### OBJECTIVE
What is to be transcribed is the run of lines opening with the one that has "hide_parts(*nodes)" and closing with the one that has "item.rotation_euler = (Vector(target)", and only that run, exactly.
──────── INPUT MATERIAL ────────
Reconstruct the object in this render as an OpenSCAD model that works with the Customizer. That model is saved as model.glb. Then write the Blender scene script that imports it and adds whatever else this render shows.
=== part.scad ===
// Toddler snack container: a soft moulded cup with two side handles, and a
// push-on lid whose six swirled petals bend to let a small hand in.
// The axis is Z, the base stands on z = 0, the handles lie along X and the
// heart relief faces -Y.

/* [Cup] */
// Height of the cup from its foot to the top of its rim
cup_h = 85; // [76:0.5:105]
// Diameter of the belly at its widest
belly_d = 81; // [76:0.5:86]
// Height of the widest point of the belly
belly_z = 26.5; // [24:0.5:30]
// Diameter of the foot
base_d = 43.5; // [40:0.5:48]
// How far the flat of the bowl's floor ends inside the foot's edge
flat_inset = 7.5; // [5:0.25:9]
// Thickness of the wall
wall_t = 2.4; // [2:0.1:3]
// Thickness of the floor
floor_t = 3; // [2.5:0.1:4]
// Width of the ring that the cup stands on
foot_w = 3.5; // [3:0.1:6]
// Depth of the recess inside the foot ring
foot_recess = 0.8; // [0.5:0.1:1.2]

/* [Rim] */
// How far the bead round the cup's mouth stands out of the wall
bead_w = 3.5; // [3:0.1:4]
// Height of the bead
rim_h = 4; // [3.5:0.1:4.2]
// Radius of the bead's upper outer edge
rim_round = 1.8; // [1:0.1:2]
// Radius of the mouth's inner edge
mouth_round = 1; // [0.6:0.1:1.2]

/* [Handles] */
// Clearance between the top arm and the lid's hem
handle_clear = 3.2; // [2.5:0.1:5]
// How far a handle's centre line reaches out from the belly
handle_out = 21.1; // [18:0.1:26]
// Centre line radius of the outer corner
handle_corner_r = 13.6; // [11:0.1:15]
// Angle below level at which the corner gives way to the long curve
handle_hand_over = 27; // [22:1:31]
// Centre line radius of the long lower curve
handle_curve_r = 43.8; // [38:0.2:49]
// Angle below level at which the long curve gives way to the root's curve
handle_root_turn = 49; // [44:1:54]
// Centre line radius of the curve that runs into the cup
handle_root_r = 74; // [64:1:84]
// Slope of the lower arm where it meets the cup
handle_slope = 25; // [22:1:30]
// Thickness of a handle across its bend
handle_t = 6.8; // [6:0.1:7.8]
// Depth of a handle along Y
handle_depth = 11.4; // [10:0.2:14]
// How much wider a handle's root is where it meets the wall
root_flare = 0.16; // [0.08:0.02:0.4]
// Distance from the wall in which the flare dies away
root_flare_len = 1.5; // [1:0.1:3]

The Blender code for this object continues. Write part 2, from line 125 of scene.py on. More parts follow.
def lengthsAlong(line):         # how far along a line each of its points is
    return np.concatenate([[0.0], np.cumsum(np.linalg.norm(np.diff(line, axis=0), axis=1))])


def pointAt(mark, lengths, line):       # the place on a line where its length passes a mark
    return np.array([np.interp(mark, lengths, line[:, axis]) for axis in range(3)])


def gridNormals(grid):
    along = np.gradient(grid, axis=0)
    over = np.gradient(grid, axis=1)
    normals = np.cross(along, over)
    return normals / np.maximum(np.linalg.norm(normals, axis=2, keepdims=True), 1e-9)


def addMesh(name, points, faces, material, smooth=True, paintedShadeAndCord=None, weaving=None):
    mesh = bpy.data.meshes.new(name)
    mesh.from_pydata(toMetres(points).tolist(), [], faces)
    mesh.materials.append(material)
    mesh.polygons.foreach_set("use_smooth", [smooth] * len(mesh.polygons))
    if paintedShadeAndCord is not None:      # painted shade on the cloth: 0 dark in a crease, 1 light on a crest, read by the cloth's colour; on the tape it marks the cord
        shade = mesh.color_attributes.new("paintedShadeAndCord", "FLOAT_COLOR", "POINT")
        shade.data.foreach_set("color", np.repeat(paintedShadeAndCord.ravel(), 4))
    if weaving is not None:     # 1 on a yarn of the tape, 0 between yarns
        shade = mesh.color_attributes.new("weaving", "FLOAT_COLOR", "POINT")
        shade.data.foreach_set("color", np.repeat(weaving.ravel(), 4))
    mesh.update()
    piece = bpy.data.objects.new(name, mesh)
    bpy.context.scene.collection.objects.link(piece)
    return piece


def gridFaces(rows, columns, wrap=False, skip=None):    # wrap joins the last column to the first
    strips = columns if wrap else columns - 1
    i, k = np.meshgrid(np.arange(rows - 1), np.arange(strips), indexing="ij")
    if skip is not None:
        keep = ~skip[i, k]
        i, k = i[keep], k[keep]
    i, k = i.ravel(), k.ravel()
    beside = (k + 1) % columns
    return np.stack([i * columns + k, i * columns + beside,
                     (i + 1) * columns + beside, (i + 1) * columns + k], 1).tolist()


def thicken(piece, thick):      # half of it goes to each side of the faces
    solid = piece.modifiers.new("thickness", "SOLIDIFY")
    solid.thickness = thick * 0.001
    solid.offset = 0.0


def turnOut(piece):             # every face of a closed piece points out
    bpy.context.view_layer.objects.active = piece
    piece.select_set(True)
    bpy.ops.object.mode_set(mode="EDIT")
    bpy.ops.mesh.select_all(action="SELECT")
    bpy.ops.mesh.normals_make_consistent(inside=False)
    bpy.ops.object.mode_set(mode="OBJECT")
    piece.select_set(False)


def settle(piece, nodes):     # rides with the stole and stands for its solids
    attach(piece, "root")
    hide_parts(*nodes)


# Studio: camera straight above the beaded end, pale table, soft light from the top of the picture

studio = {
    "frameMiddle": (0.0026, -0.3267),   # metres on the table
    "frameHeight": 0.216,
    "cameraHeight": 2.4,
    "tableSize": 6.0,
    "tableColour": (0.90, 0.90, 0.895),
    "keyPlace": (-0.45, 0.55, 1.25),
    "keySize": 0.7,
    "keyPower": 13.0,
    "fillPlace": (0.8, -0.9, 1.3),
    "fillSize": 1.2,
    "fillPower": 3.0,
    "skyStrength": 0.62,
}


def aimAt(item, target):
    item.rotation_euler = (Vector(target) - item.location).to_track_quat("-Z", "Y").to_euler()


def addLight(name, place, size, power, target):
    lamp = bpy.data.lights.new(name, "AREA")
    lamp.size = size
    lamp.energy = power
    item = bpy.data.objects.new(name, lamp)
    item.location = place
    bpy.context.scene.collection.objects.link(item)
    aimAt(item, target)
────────
### SOLUTION TO THIS TASK
    hide_parts(*nodes)


# Studio: camera straight above the beaded end, pale table, soft light from the top of the picture

studio = {
    "frameMiddle": (0.0026, -0.3267),   # metres on the table
    "frameHeight": 0.216,
    "cameraHeight": 2.4,
    "tableSize": 6.0,
    "tableColour": (0.90, 0.90, 0.895),
    "keyPlace": (-0.45, 0.55, 1.25),
    "keySize": 0.7,
    "keyPower": 13.0,
    "fillPlace": (0.8, -0.9, 1.3),
    "fillSize": 1.2,
    "fillPower": 3.0,
    "skyStrength": 0.62,
}


def aimAt(item, target):
    item.rotation_euler = (Vector(target) - item.location).to_track_quat("-Z", "Y").to_euler()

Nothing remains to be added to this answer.